With the "Bleeding Kansas" period already the subject of an expansive modern library of scholarly work, Thomas and Matthews's contextualization of the 1850s Border War that created the Kansas Jayhawker is understandably brief. For the uninitiated, they trace the historical origins of the term 'jayhawking,' which was for decades prior a fairly non-specific word used to describe acts of thievery. The terms Kansas "Jayhawker" and "Red Legs" are defined and differentiated, the latter being a subset group of the former and which came into use after the start of the Civil War. Heavily associated with looting and arson that could be indiscriminate in nature and not strongly averse to committing outright murder, Jayhawkers and Red Legs at various times drew censure from all sides, although participants themselves along with many of their home front backers seem to have proudly accepted those labels. It is the distinct purpose of the authors to avoid playing the heroes versus villains game that has plagued the Border War historiography, focusing instead on portraying these men "in a way that fairly highlights the diverse and often complex reasons that they did what they did" (pg. 18).
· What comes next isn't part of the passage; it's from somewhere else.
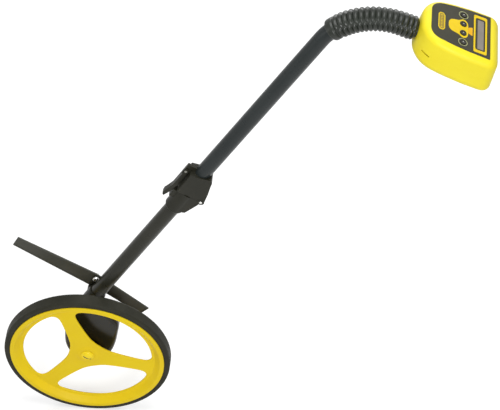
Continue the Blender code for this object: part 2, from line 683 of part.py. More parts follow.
def fold_joint(upper, lever):
    split = FOLD_ALONG
    shoulder = LOWER_SLEEVE_LOW + SLEEVE_R - TUBE_R
    lower = turned(((0, split - GAP), (SLEEVE_R, split - GAP), (SLEEVE_R, shoulder),
                    (TUBE_R + GAP * 3, LOWER_SLEEVE_LOW), (0, LOWER_SLEEVE_LOW)), TUBE_STEPS)
    keep(lower, "fold_bracket_lower", BLACK, POLE_FRAME)
    ear = ear_block(LOWER_EAR_SHARES, LOWER_EAR_LENGTH, EAR_HALF - GAP, split - GAP)
    join(lower, tool(ear, "join_lower_ear", POLE_FRAME))
    join(lower, barrel("join_lower_barrel", KNUCKLE_R, EAR_HALF, FOLD_OUT, split))
    foot = split - CATCH_BELOW
    catch = box((-CATCH_OUT, -KNUCKLE_HALF, foot), (-CATCH_IN, KNUCKLE_HALF, foot + CATCH_LENGTH))
    join(lower, tool(catch, "join_catch", POLE_FRAME))
    inner = FOLD_OUT - KNUCKLE_R - GAP * 2
    top = box((-LUG_OUT, -EAR_HALF * 2, split - GAP), (inner, EAR_HALF * 2, split * 1.1))
    cut(lower, tool(top, "cut_lower_top", POLE_FRAME))
    cut(lower, barrel("cut_lower_slot", KNUCKLE_R + GAP * 2, KNUCKLE_HALF + GAP, FOLD_OUT, split))

    upper_part = ear_block(UPPER_EAR_SHARES, UPPER_EAR_LENGTH, EAR_HALF, split + GAP)
    keep(upper_part, "fold_bracket_upper", BLACK, POLE_FRAME, upper)
    swing = KNUCKLE_R + GAP * 2
    for side in (-1, 1):
        clear = moved(rod(swing, -EAR_HALF / 2, EAR_HALF / 2, TUBE_STEPS), ACROSS)
        at = (FOLD_OUT, side * (KNUCKLE_HALF + GAP / 2 + EAR_HALF / 2), split)
        cut(upper_part, tool(clear, f"cut_upper_swing_{side + 1}", POLE_FRAME @ Matrix.Translation(at)))
    join(upper_part, barrel("join_upper_knuckle", KNUCKLE_R, KNUCKLE_HALF, FOLD_OUT, split))
    lug = box((-LUG_OUT, -LUG_HALF, LATCH_ALONG - LUG_BELOW), (-CATCH_IN, LUG_HALF, LATCH_ALONG + LUG_ABOVE))
    join(upper_part, tool(lug, "join_latch_lug", POLE_FRAME))
    clear_tube = rod(TUBE_R + GAP, split * 0.9, (split + UPPER_ABOVE) * 1.2, TUBE_STEPS)
    tool(clear_tube, "cut_upper_bore", POLE_FRAME)
    cut(upper_part, clear_tube)
    low_bore = rod(TUBE_R + GAP, LOWER_SLEEVE_LOW * 0.9, split * 1.1, TUBE_STEPS)
    cut(lower, tool(low_bore, "cut_lower_bore", POLE_FRAME))
    hole = barrel("cut_fold_pin", FOLD_PIN_R + GAP, EAR_HALF * 2, FOLD_OUT, split)
    cut(lower, hole)
    cut(upper_part, hole)
    latch_hole = barrel("cut_latch_pin", LATCH_PIN_R + GAP, EAR_HALF * 2, -LATCH_OUT, LATCH_ALONG)
    cut(upper_part, latch_hole)

    pin_half = EAR_HALF + GAP
    end = pin_half + PIN_HEAD
    pin = turned(((0, end), (PIN_HEAD_R * 0.7, end), (PIN_HEAD_R, end - PIN_HEAD / 2), (PIN_HEAD_R, pin_half),
                  (FOLD_PIN_R, pin_half), (FOLD_PIN_R, -pin_half), (PIN_HEAD_R, -pin_half),
                  (PIN_HEAD_R, PIN_HEAD / 2 - end), (PIN_HEAD_R * 0.7, -end), (0, -end)), SMALL_STEPS)
    keep(pin, "fold_pin", STEEL, POLE_FRAME @ Matrix.Translation((FOLD_OUT, 0, split)) @ ACROSS)
    half = LEVER_HALF + GAP
    latch_pin = turned(((0, half + PIN_HEAD / 2), (LATCH_HEAD_R, half + PIN_HEAD / 2), (LATCH_HEAD_R, half),
                        (LATCH_PIN_R, half), (LATCH_PIN_R, -half), (LATCH_HEAD_R, -half),
                        (LATCH_HEAD_R, -half - PIN_HEAD / 2), (0, -half - PIN_HEAD / 2)), SMALL_STEPS)
    at_latch = POLE_FRAME @ Matrix.Translation((-LATCH_OUT, 0, LATCH_ALONG))
    keep(latch_pin, "latch_pin", STEEL, at_latch @ ACROSS, upper)
    outline = [(LEVER_DEPTH * a, LEVER_LENGTH * b) for a, b in LEVER_SHARES]
    body = moved(prism(outline, -LEVER_HALF, LEVER_HALF), ACROSS)
    keep(body, "latch_lever", BLACK, at_latch, lever)
    slot = box((-LEVER_DEPTH * 2, -LUG_HALF - GAP, -LUG_BELOW - GAP * 4),
               (LEVER_DEPTH * 2, LUG_HALF + GAP, LEVER_DEPTH * 2))
    cut(body, tool(slot, "cut_lever_slot", at_latch))
    cut(body, latch_hole)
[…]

Thomas and Matthews frame their largely biographical study around a representative sample of six major leaders: James H. Lane, James Montgomery, Charles R. "Doc" Jennison, George H. Hoyt, Marshall L. Cleveland, and William S. Tough. Of the half-dozen, Lane and Montgomery are the two most towering figures. Content found in their chapters, which offer fine summaries of how the authors interpret their backgrounds, character, and Civil War-era activities, will be familiar to those who have read any of the multiple book-length biographies of each that have been published in recent times. Though he still lacks a full biographical treatment of his own (Stephen Starr's 1974 combined unit history and leader study Jennison's Jayhawkers remains the classic source), Jennison's level of notoriety in the areas of deadly violence and marauding was top-tier. While household names in the region at the time, the rest are fairly obscure today. Hoyt, a lawyer who insinuated himself into John Brown's legal defense, was close to Jennison and was the individual most closely associated with the Kansas Red Legs. As revealed in the book, Cleveland was little more than a criminal freebooter (earning the moniker "Phantom Horseman of the Prairie"), using the Civil War as a means for stealing horses and other forms of property. Tough was another Jayhawker who gained enough wartime notoriety to be given a nickname (the "Paladin of the Kansas Prairie") but remains little known among today's Civil War students.
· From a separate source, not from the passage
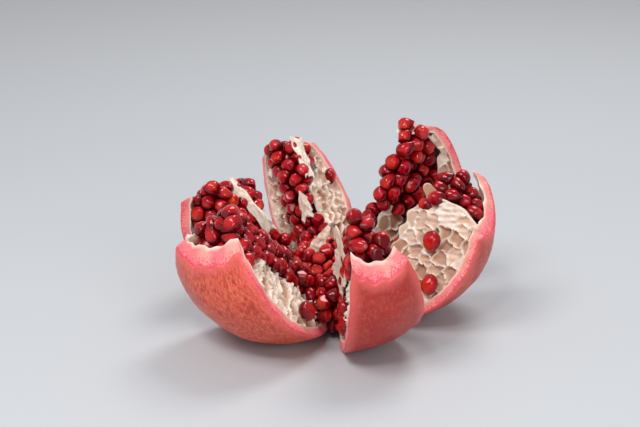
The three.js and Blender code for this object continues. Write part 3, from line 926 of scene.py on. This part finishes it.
def add_sheet(parts, number, where):
    """A torn, wrinkled sheet that where(u, v) lays out as points and face directions."""
    us, vs, ws = np.linspace(0, 1, 60), np.linspace(0, 1, 40), np.linspace(0, 1, 3)
    for u, v, w in box_patches(us, vs, ws):
        flat = np.stack([u * 16, v * 10, 0 * u + number * 40], axis=-1)
        tear = 0.08 * ripple(flat, 6.0, 300 + number) + 0.01 * ripple(flat, 2.0, 330 + number)
        points, way = where(u + tear * (2 * u - 1) ** 3, v + tear * (2 * v - 1) ** 3)
        wrinkle = 0.5 * ripple(flat, 6.0, 310 + number) + 0.15 * ripple(flat, 2.0, 320 + number)
        off_plane = wrinkle + SHEET_THICKNESS * (w - 0.5)
        parts.add(points + off_plane[..., None] * way, grid_faces(*u.shape), spot=flat)


def wedge_sheet(sheet):
    lobe = LOBE[sheet["lobe"]]
    origin = place(np.zeros((1, 3)), lobe)

    def where(u, v):
        polar = sheet["start"] + u * (sheet["end"] - sheet["start"])
        height = FRUIT_RADIUS - INNER_RADIUS * np.cos(np.radians(polar))
        near = sheet["near"][0] + u * (sheet["near"][1] - sheet["near"][0])
        far = sheet["far"][0] + u * (sheet["far"][1] - sheet["far"][0])
        angle = (sheet["across"] + v * sheet["turn"]) * lobe["half_width"]
        arch = 3.0 * np.sin(math.pi * v) * (sheet["turn"] > 0)
        aside = off_axis(1.0, 0.0, angle + 90)
        closed = off_axis(near + v * (far - near) - arch, height + arch, angle)
        closed = closed + (sheet["lift"] * (1 - v) ** 2)[..., None] * aside
        outwards = aside if sheet["turn"] == 0 else off_axis(1.0, 0.0, angle)
        return place(closed, lobe), place(outwards, lobe) - origin

    return where


def centre_sheet(u, v):
    """The torn membrane that stands up out of the seeds in the middle."""
    foot, tip = np.array([-11.5, -6.0, 29.0]), np.array([-3.5, -5.0, 43.0])
    along = unit(tip - foot)
    face = np.array([0.0, -1.0, 0.0])
    sideways = unit(np.cross(along, face))
    half = 3.6 * (1 - 0.75 * u * u)
    points = foot + u[..., None] * (tip - foot) + ((2 * v - 1) * half)[..., None] * sideways
    return points + SHIFT, np.broadcast_to(face, points.shape)


def build_membranes(material):
    laid = [(sheet["node"], wedge_sheet(sheet)) for sheet in SHEETS]
    laid.append(("membrane_centre", centre_sheet))
    for number, (node, where) in enumerate(laid):
        parts = Parts(spot=3)
        add_sheet(parts, number, where)
        parts.build("torn_" + node[9:], material, [node], merge=0.005)


# ---- camera, light and floor ---------------------------------------------------

def build_stage():
    s = Shader("floor")
    spot = s.node("TexCoord").outputs["Object"]
    split = s.node("SeparateXYZ")
    s.feed(split.inputs[0], spot)
    # painted light: the floor is painted lighter towards the back, to set how bright the far floor
    # looks
    back = s.ramp(split.outputs["Y"], 0.1, 1.0)
    s.finish(Base_Color=s.mix(back, (0.46, 0.475, 0.49), (0.56, 0.565, 0.575)), Roughness=0.6)
    mesh = bpy.data.meshes.new("floor")
    mesh.from_pydata([(-6, -6, 0), (6, -6, 0), (6, 6, 0), (-6, 6, 0)], [], [(0, 1, 2, 3)])
    mesh.materials.append(s.material)
    floor = bpy.data.objects.new("floor", mesh)
    bpy.context.scene.collection.objects.link(floor)


def add_light(name, place_at, aim, size, watts, colour=(1, 1, 1)):
    data = bpy.data.lights.new(name, "AREA")
    data.shape = "DISK"
    data.size, data.energy, data.color = size, watts, colour
    lamp = bpy.data.objects.new(name, data)
    lamp.location = place_at
    lamp.rotation_euler = (Vector(aim) - Vector(place_at)).to_track_quat("-Z", "Y").to_euler()
    bpy.context.scene.collection.objects.link(lamp)


def build_camera():
    """A long lens from the front, 23 degrees above the table."""
    distance, elevation = 0.650, math.radians(23.0)
    stem = Vector(SHIFT * MM)
    data = bpy.data.cameras.new("camera")
    data.lens, data.sensor_width = 77.5, 36.0
    camera = bpy.data.objects.new("camera", data)
    camera.location = stem + Vector((0, -math.cos(elevation), math.sin(elevation))) * distance
    camera.rotation_euler = (math.radians(90 - 23.0 + 4.0), 0, math.radians(0.74))
    bpy.context.scene.collection.objects.link(camera)
    bpy.context.scene.camera = camera


def build_world():
    world = bpy.data.worlds.new("studio")
    world.use_nodes = True
    background = world.node_tree.nodes["Background"]
    background.inputs["Color"].default_value = (0.93, 0.95, 1.0, 1)
    background.inputs["Strength"].default_value = 0.47
    bpy.context.scene.world = world


# ---- assembly ------------------------------------------------------------------

bpy.context.scene.view_settings.view_transform = "Standard"
build_stage()
build_camera()
build_world()
middle = (cad_box[0] + cad_box[1]) / 2
add_light("key", (-0.40, -0.35, 0.80), middle, 0.44, 4.4)
add_light("sparkle", (-0.15, -0.55, 0.75), middle, 0.13, 1.6)
add_light("top", (0.25, 0.35, 0.85), middle, 0.44, 4.2)
add_light("front", (0.40, -0.95, 0.45), middle, 0.60, 3.6)

rind = Parts(depth=1, meridian=3, rim=1, skin=1, scar=1)
for number, lobe in enumerate(LOBES):
    add_shell(rind, lobe, 100 + 10 * number)
add_stem_plate(rind)
rind.build("rind_shell", rind_material(), ["rind"], merge=0.01, sharp=50)

pith = Parts(pit=1, spot=3, rim=1)
for number, lobe in enumerate(LOBES):
    for count, pad in enumerate(lobe["pith"]):
        add_pith(pith, lobe, pad, 200 + 10 * number + 3 * count)
pith.build("rind_pith", pith_material(), ["rind"], merge=0.01, sharp=70)

build_membranes(membrane_material())
build_arils(aril_material())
A number of common threads course through the pages of all six biographical chapters. All of the half-dozen jayhawking figures featured in the study were ostensibly antislavery in disposition. Each was situated somewhere on a spectrum between the ideological true believer (ex. Montgomery and Hoyt) and the most cynical brand of 'practical' abolitionist (ex. Cleveland and Tough). Jennison's abolitionist credentials are in dispute, and the authors note that his own wife denied that he marched to the abolitionist tune. Although the chapter devoted to James Montgomery duly recounts those of his actions that would be considered war crimes, it also generously describes him as the only truly "righteous" man in the bunch.

Although freeing Missouri slaves, regardless of slaveholder loyalties, was a major objective of Jayhawker raids, it was also the case that all the men that Thomas and Matthews profile in their book were involved in very serious episodes of arson and property crimes, the latter even to the extent of robbing banks. Personal motivations ranged among inflicting 'righteous' punishment on proslavery persons to making the war pay for itself to mere cynical personal gain, with the last far too often being primary. With Missourians of all political stripes commonly deemed to be inveterate enemies, many Kansans considered cross-border plunder and robbery justified, and many Jayhawkers used Civil War conflict to amass significant wealth for themselves and their closest associates.

To varying degrees, all of these men also played a role in the worst of all war crimes, the killing of prisoners and civilians. None of the six shied away from deadly violence, and, reading the book, one gains the strong sense that psychological and emotional instability was not uncommon. In recounting specific events, the authors do address conflicting reports. One prominent example involves allegations that emerged from the sacking of Osceola in September 1861. Many secondary sources in print and on the web today maintain that nine prisoners were executed, but Thomas and Matthews have determined that the best evidence points toward period sources mistakenly conflating what happened at Osceola with prisoner killings that did occur days earlier at Morristown.

The book also makes clear that Kansas Jayhawkers and Red Legs proved capable of moving back and forth between the irregular and conventional spheres of warfare, with some of the profiled individuals effectively leading both types of units at some time during their Civil War careers. That crossover led to frequent clashes between them and their military superiors who took a dim view of Jayhawker breaches in military discipline and behavior toward enemy civilians. Nevertheless, as the book shows, arrested Jayhawkers and Red Legs who possessed valuable knowledge and experience often escaped punishment by convincing their accusers of their unique usefulness as scouts and gatherers of intelligence.

It is also unsurprisingly the case that politics was keenly involved in Kansas's notoriously factional relations between prominent Jayhawkers and high-level politicians as well as within the Jayhawker leadership. Results from such political maneuvering often proved complicated, even contradictory. For example, the authors make clear that they could find no compelling evidence to support the common view that Lane and Jennison were friends. Instead, they determine the pair to have been "bitter enemies" (pg. 40). Yet the authors also reveal elsewhere in the book that Lane co-sponsored, with Kansas's other U.S. senator, a petition that strongly urged President Lincoln to appoint Jennison a brigadier general at the very moment the war's most infamous Jayhawker was suffering in official disgrace.

Union Guerrillas of Civil War Kansas makes a hefty contribution to our understanding of those Civil War Kansas leaders who were directly involved in the irregular conflict fought on both sides of the Kansas-Missouri border. Sweeping away simplistic portrayals and partisan mythologizing, Paul Thomas and Matt Matthews's collection of Kansas Jayhawker leadership biographies reveals, using the best available evidence and reasoned conjecture, not only who those men were as individuals but how each was situated, relative to each other, within common themes associated with Jayhawker motivations, actions, and justifications of those actions. In that way, readers gain vital insights into an ideological conflict that attracted and produced, as the authors maintain, "both good and bad men who did good and bad things" (pg. 18).